The image also reflects the roughness of vision under suboptimal conditions. Neither the beach in the foreground nor the city lights in the distance are especially sharp. Indeed, it’s hard to tell which part of the image is in focus; the details throughout have a mushy, noisy quality that evokes the vagaries of eyesight rather than the pristineness of landscape photography. A more technically impeccable image would’ve looked less like being there.
There’s a natural connection here with recent discussions in philosophy about “privileged access” and the “luminosity” of our mental states. According to a traditional view, whenever we’re in a given mental state, we’re always in a position to know that we’re in that state; the details of our conscious lives are necessarily transparent to us. Following on the heels of influential work by Timothy Williamson, philosophers in the last couple decades have debated whether all, most or even any mental states are indeed “luminous” in this sense.
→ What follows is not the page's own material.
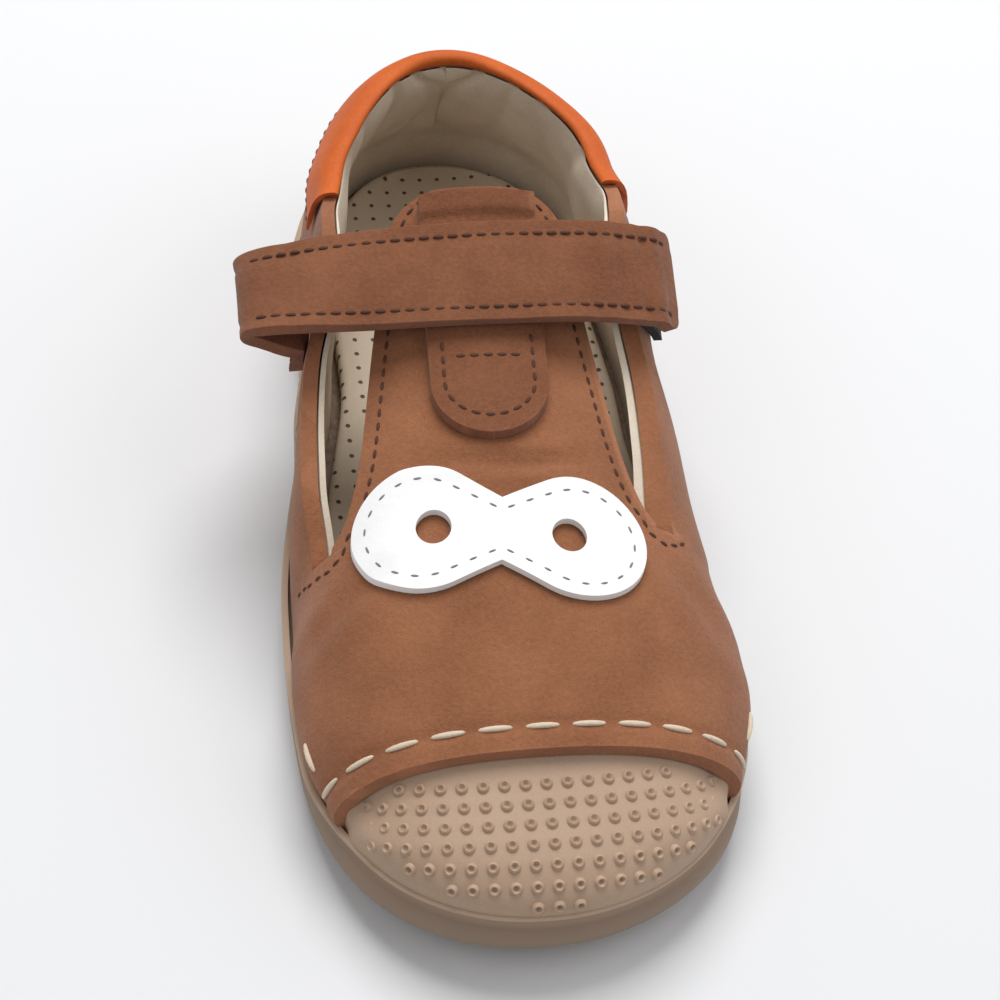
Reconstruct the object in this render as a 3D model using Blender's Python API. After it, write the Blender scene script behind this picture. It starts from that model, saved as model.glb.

Thinking about photographs like Gafsou’s can help us see a potential problem with luminosity claims. Plausibly, my real-time visual experience of a scene like Gafsou’s beach contains many elements about which I’m in no position to gain reflective knowledge: there’s something it looks like to glimpse a blinding patch of sun moving irregularly across shallow water while squinting, but the scene is too complex, fleeting and sensorily overwhelming for me to fully grasp (and hence come to know about) the quality of my experience. In the photograph, though, I can see it all; the image represents, in a sense, what I could have come to know if my visual states were genuinely luminous.
Of course, putting things this way is a little careless. What’s recorded by the camera and displayed on my screen isn’t literally what Gafsou saw, or what I would have seen; a lens and sensor isn’t an eye and an image processor isn’t a brain. Appropriate caveats aside, though, I remain fascinated by the idea of photography as a tool not just for capturing what we see (and know we’re seeing), but for fixing in place the elusive, obscure, un-luminous qualities of perceptual experience. Gafsou’s Vivants offer powerful and moving explorations of this theme.